**OBJECTIVE**
Restate every line of the material, word for word.
______________________________
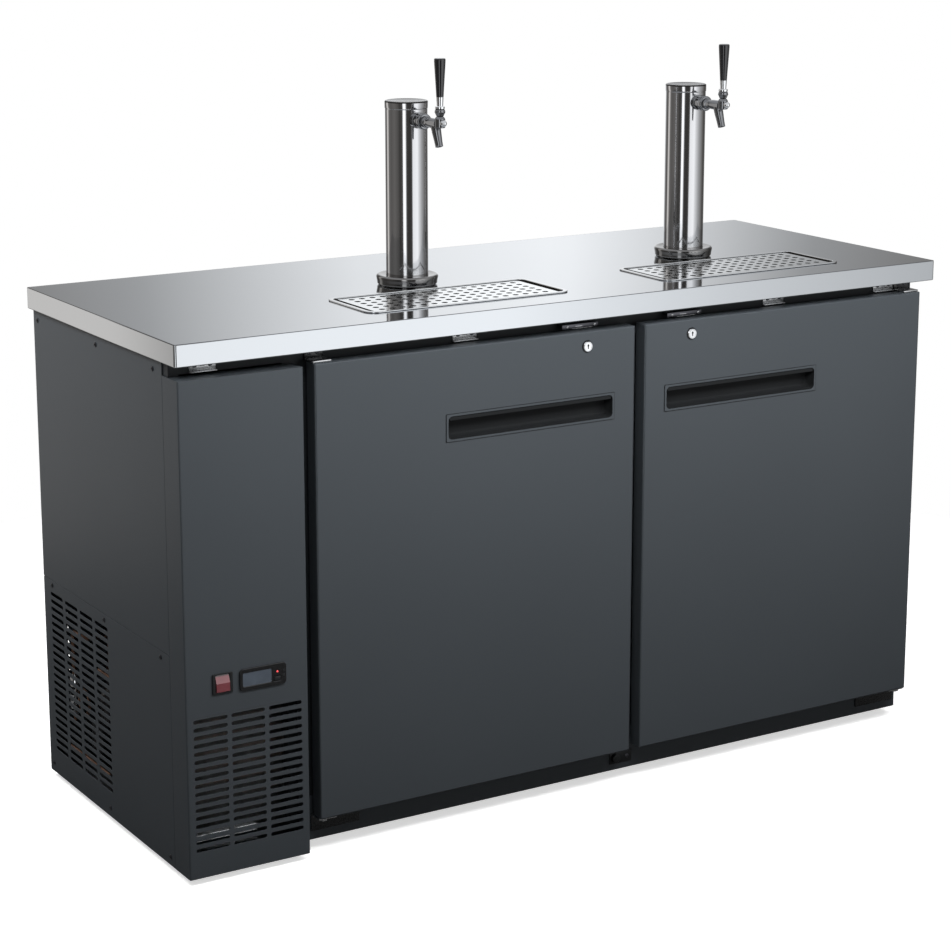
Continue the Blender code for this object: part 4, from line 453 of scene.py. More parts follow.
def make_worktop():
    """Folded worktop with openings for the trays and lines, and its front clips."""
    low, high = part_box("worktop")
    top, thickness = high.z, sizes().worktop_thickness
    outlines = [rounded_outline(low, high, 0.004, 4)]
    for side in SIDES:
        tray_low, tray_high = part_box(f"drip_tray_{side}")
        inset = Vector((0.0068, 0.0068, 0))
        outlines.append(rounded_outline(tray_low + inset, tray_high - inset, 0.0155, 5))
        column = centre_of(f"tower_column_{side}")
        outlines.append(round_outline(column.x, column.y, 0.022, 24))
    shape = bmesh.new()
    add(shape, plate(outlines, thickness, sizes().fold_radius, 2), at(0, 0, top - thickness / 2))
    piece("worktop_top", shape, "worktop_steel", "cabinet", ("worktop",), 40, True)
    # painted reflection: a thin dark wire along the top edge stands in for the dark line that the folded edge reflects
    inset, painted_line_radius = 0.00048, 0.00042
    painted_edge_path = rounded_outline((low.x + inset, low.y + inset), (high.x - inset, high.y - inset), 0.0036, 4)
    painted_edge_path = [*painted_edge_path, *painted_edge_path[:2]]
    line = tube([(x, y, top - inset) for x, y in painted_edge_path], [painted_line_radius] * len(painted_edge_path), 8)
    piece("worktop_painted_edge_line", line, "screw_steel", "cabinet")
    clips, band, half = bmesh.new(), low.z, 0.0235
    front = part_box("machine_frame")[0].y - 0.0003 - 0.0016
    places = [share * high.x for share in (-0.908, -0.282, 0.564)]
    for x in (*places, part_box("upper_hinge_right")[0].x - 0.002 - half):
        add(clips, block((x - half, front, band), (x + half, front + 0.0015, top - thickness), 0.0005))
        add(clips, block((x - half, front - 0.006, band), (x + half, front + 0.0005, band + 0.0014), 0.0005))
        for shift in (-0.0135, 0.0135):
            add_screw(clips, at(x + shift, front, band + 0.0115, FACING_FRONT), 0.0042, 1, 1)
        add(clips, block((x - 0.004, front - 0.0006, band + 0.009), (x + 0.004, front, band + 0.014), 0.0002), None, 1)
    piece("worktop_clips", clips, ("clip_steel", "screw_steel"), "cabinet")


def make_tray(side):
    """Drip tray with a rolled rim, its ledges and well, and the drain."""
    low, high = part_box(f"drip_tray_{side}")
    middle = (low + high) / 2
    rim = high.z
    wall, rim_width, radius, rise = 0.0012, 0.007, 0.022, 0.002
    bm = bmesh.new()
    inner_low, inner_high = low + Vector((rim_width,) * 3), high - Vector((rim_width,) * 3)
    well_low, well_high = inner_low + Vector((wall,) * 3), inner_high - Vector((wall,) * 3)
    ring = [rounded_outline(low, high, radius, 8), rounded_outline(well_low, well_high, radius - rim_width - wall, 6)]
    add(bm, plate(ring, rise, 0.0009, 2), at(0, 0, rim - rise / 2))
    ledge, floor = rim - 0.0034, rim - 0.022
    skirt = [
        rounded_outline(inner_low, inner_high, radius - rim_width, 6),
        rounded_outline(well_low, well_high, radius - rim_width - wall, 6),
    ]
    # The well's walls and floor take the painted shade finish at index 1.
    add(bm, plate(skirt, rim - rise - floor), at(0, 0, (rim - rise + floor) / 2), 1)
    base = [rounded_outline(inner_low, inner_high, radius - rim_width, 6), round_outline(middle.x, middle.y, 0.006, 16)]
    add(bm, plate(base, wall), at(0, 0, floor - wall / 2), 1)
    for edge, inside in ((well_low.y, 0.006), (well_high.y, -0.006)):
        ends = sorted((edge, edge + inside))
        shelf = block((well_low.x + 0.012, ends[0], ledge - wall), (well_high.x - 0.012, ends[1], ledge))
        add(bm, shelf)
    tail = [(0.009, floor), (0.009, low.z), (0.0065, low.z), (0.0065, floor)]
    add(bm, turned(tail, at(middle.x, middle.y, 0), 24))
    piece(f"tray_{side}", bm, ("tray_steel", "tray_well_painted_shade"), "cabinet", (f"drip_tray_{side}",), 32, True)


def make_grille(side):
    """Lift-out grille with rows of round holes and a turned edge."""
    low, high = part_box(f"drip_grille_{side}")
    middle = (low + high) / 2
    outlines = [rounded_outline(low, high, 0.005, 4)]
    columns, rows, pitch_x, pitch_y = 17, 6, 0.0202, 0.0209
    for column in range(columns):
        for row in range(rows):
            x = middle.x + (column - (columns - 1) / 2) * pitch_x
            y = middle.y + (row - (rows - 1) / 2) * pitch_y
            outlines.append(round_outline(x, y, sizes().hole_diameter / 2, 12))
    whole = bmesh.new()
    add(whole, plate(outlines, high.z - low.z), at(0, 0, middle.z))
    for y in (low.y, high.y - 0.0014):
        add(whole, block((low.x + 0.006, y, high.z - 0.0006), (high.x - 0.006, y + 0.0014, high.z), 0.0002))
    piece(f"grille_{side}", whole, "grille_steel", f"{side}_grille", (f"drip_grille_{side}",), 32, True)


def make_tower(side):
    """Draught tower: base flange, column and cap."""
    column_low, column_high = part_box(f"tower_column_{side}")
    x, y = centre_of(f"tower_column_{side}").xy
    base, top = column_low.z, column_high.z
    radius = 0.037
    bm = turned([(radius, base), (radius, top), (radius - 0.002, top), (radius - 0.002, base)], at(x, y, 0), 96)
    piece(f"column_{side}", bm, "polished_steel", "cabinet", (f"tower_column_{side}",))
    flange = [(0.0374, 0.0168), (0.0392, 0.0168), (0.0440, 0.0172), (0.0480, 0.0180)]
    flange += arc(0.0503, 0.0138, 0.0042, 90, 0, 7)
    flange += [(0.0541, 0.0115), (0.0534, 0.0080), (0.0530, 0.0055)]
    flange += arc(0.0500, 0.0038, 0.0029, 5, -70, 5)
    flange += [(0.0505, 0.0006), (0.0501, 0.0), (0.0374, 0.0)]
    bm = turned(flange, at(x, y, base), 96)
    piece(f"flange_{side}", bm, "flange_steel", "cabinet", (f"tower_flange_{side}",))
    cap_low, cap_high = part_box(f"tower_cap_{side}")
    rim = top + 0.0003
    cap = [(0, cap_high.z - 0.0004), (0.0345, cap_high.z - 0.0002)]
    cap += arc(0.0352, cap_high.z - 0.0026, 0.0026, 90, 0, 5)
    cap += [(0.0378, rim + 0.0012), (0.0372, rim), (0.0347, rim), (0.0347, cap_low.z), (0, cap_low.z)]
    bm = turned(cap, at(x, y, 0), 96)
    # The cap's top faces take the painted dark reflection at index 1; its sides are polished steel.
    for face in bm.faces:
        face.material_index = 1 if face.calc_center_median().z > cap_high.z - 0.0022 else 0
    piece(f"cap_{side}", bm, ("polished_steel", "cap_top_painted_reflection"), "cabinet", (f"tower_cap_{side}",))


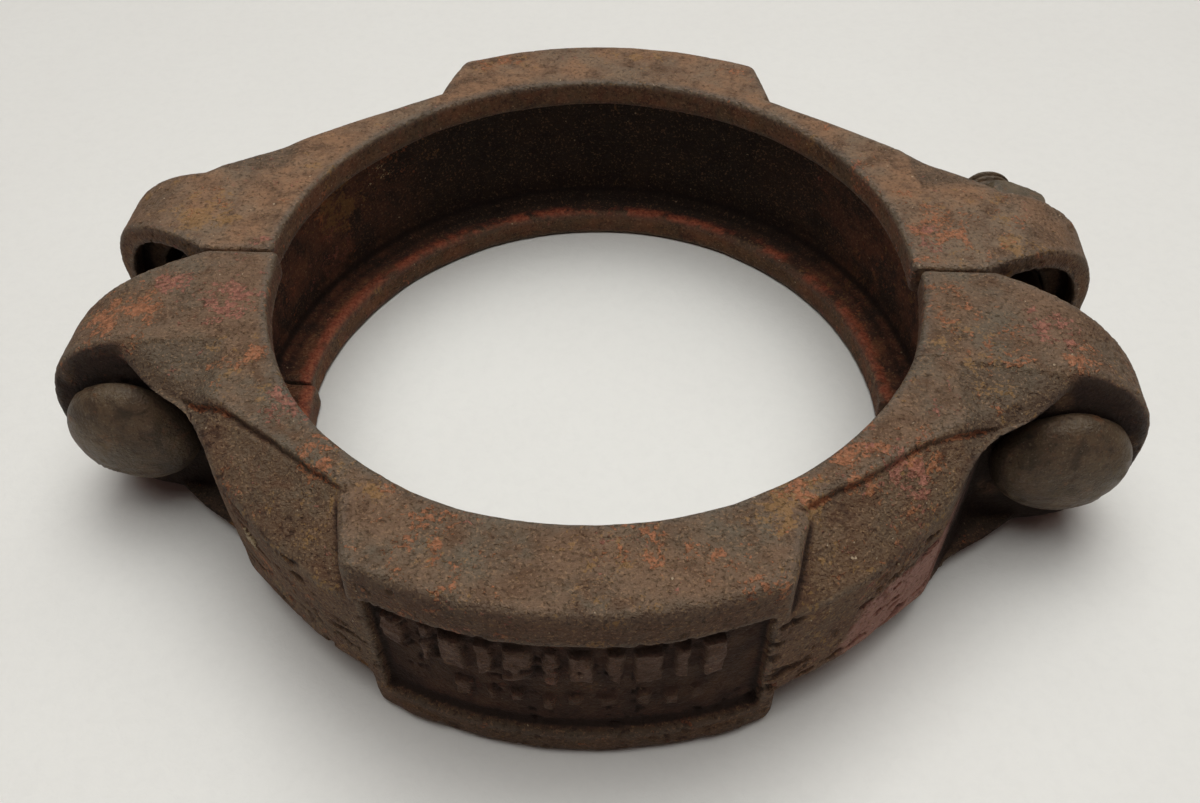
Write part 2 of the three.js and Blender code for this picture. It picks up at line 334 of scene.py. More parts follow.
______________________________
**FULL RESPONSE**
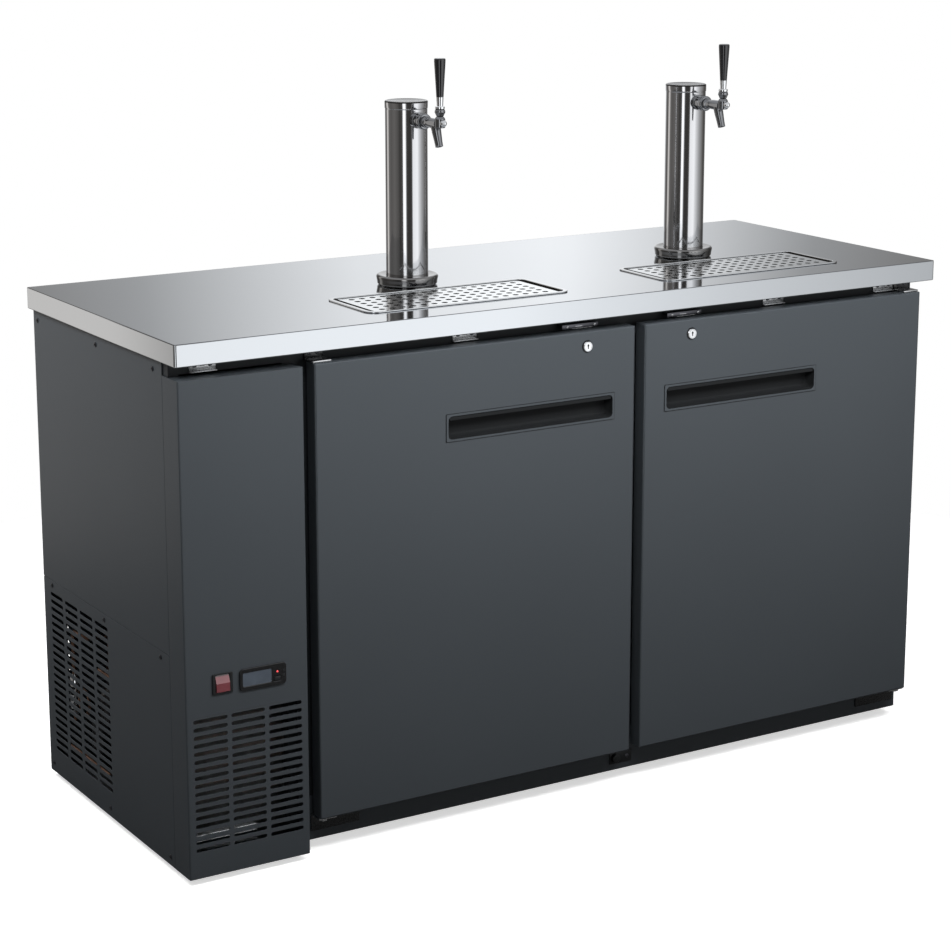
Continue the Blender code for this object: part 4, from line 453 of scene.py. More parts follow.
def make_worktop():
    """Folded worktop with openings for the trays and lines, and its front clips."""
    low, high = part_box("worktop")
    top, thickness = high.z, sizes().worktop_thickness
    outlines = [rounded_outline(low, high, 0.004, 4)]
    for side in SIDES:
        tray_low, tray_high = part_box(f"drip_tray_{side}")
        inset = Vector((0.0068, 0.0068, 0))
        outlines.append(rounded_outline(tray_low + inset, tray_high - inset, 0.0155, 5))
        column = centre_of(f"tower_column_{side}")
        outlines.append(round_outline(column.x, column.y, 0.022, 24))
    shape = bmesh.new()
    add(shape, plate(outlines, thickness, sizes().fold_radius, 2), at(0, 0, top - thickness / 2))
    piece("worktop_top", shape, "worktop_steel", "cabinet", ("worktop",), 40, True)
    # painted reflection: a thin dark wire along the top edge stands in for the dark line that the folded edge reflects
    inset, painted_line_radius = 0.00048, 0.00042
    painted_edge_path = rounded_outline((low.x + inset, low.y + inset), (high.x - inset, high.y - inset), 0.0036, 4)
    painted_edge_path = [*painted_edge_path, *painted_edge_path[:2]]
    line = tube([(x, y, top - inset) for x, y in painted_edge_path], [painted_line_radius] * len(painted_edge_path), 8)
    piece("worktop_painted_edge_line", line, "screw_steel", "cabinet")
    clips, band, half = bmesh.new(), low.z, 0.0235
    front = part_box("machine_frame")[0].y - 0.0003 - 0.0016
    places = [share * high.x for share in (-0.908, -0.282, 0.564)]
    for x in (*places, part_box("upper_hinge_right")[0].x - 0.002 - half):
        add(clips, block((x - half, front, band), (x + half, front + 0.0015, top - thickness), 0.0005))
        add(clips, block((x - half, front - 0.006, band), (x + half, front + 0.0005, band + 0.0014), 0.0005))
        for shift in (-0.0135, 0.0135):
            add_screw(clips, at(x + shift, front, band + 0.0115, FACING_FRONT), 0.0042, 1, 1)
        add(clips, block((x - 0.004, front - 0.0006, band + 0.009), (x + 0.004, front, band + 0.014), 0.0002), None, 1)
    piece("worktop_clips", clips, ("clip_steel", "screw_steel"), "cabinet")


def make_tray(side):
    """Drip tray with a rolled rim, its ledges and well, and the drain."""
    low, high = part_box(f"drip_tray_{side}")
    middle = (low + high) / 2
    rim = high.z
    wall, rim_width, radius, rise = 0.0012, 0.007, 0.022, 0.002
    bm = bmesh.new()
    inner_low, inner_high = low + Vector((rim_width,) * 3), high - Vector((rim_width,) * 3)
    well_low, well_high = inner_low + Vector((wall,) * 3), inner_high - Vector((wall,) * 3)
    ring = [rounded_outline(low, high, radius, 8), rounded_outline(well_low, well_high, radius - rim_width - wall, 6)]
    add(bm, plate(ring, rise, 0.0009, 2), at(0, 0, rim - rise / 2))
    ledge, floor = rim - 0.0034, rim - 0.022
    skirt = [
        rounded_outline(inner_low, inner_high, radius - rim_width, 6),
        rounded_outline(well_low, well_high, radius - rim_width - wall, 6),
    ]
    # The well's walls and floor take the painted shade finish at index 1.
    add(bm, plate(skirt, rim - rise - floor), at(0, 0, (rim - rise + floor) / 2), 1)
    base = [rounded_outline(inner_low, inner_high, radius - rim_width, 6), round_outline(middle.x, middle.y, 0.006, 16)]
    add(bm, plate(base, wall), at(0, 0, floor - wall / 2), 1)
    for edge, inside in ((well_low.y, 0.006), (well_high.y, -0.006)):
        ends = sorted((edge, edge + inside))
        shelf = block((well_low.x + 0.012, ends[0], ledge - wall), (well_high.x - 0.012, ends[1], ledge))
        add(bm, shelf)
    tail = [(0.009, floor), (0.009, low.z), (0.0065, low.z), (0.0065, floor)]
    add(bm, turned(tail, at(middle.x, middle.y, 0), 24))
    piece(f"tray_{side}", bm, ("tray_steel", "tray_well_painted_shade"), "cabinet", (f"drip_tray_{side}",), 32, True)


def make_grille(side):
    """Lift-out grille with rows of round holes and a turned edge."""
    low, high = part_box(f"drip_grille_{side}")
    middle = (low + high) / 2
    outlines = [rounded_outline(low, high, 0.005, 4)]
    columns, rows, pitch_x, pitch_y = 17, 6, 0.0202, 0.0209
    for column in range(columns):
        for row in range(rows):
            x = middle.x + (column - (columns - 1) / 2) * pitch_x
            y = middle.y + (row - (rows - 1) / 2) * pitch_y
            outlines.append(round_outline(x, y, sizes().hole_diameter / 2, 12))
    whole = bmesh.new()
    add(whole, plate(outlines, high.z - low.z), at(0, 0, middle.z))
    for y in (low.y, high.y - 0.0014):
        add(whole, block((low.x + 0.006, y, high.z - 0.0006), (high.x - 0.006, y + 0.0014, high.z), 0.0002))
    piece(f"grille_{side}", whole, "grille_steel", f"{side}_grille", (f"drip_grille_{side}",), 32, True)


def make_tower(side):
    """Draught tower: base flange, column and cap."""
    column_low, column_high = part_box(f"tower_column_{side}")
    x, y = centre_of(f"tower_column_{side}").xy
    base, top = column_low.z, column_high.z
    radius = 0.037
    bm = turned([(radius, base), (radius, top), (radius - 0.002, top), (radius - 0.002, base)], at(x, y, 0), 96)
    piece(f"column_{side}", bm, "polished_steel", "cabinet", (f"tower_column_{side}",))
    flange = [(0.0374, 0.0168), (0.0392, 0.0168), (0.0440, 0.0172), (0.0480, 0.0180)]
    flange += arc(0.0503, 0.0138, 0.0042, 90, 0, 7)
    flange += [(0.0541, 0.0115), (0.0534, 0.0080), (0.0530, 0.0055)]
    flange += arc(0.0500, 0.0038, 0.0029, 5, -70, 5)
    flange += [(0.0505, 0.0006), (0.0501, 0.0), (0.0374, 0.0)]
    bm = turned(flange, at(x, y, base), 96)
    piece(f"flange_{side}", bm, "flange_steel", "cabinet", (f"tower_flange_{side}",))
    cap_low, cap_high = part_box(f"tower_cap_{side}")
    rim = top + 0.0003
    cap = [(0, cap_high.z - 0.0004), (0.0345, cap_high.z - 0.0002)]
    cap += arc(0.0352, cap_high.z - 0.0026, 0.0026, 90, 0, 5)
    cap += [(0.0378, rim + 0.0012), (0.0372, rim), (0.0347, rim), (0.0347, cap_low.z), (0, cap_low.z)]
    bm = turned(cap, at(x, y, 0), 96)
    # The cap's top faces take the painted dark reflection at index 1; its sides are polished steel.
    for face in bm.faces:
        face.material_index = 1 if face.calc_center_median().z > cap_high.z - 0.0022 else 0
    piece(f"cap_{side}", bm, ("polished_steel", "cap_top_painted_reflection"), "cabinet", (f"tower_cap_{side}",))


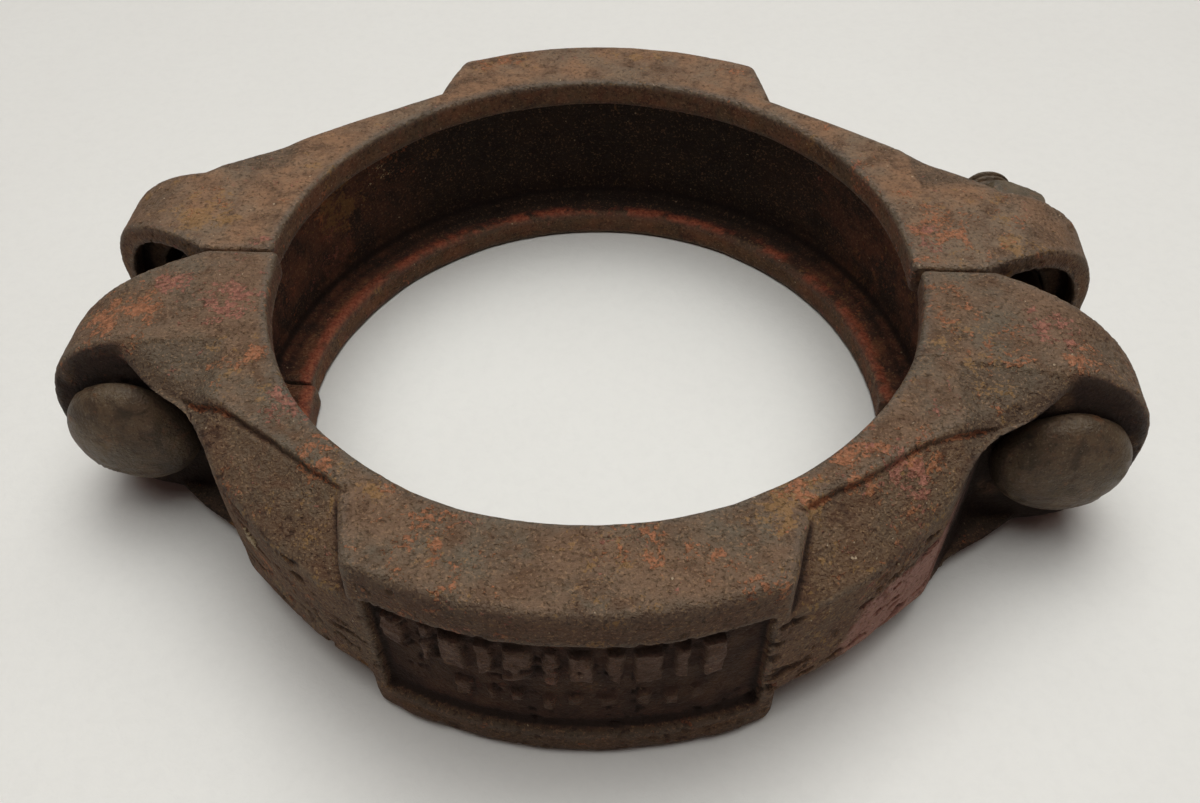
Write part 2 of the three.js and Blender code for this picture. It picks up at line 334 of scene.py. More parts follow.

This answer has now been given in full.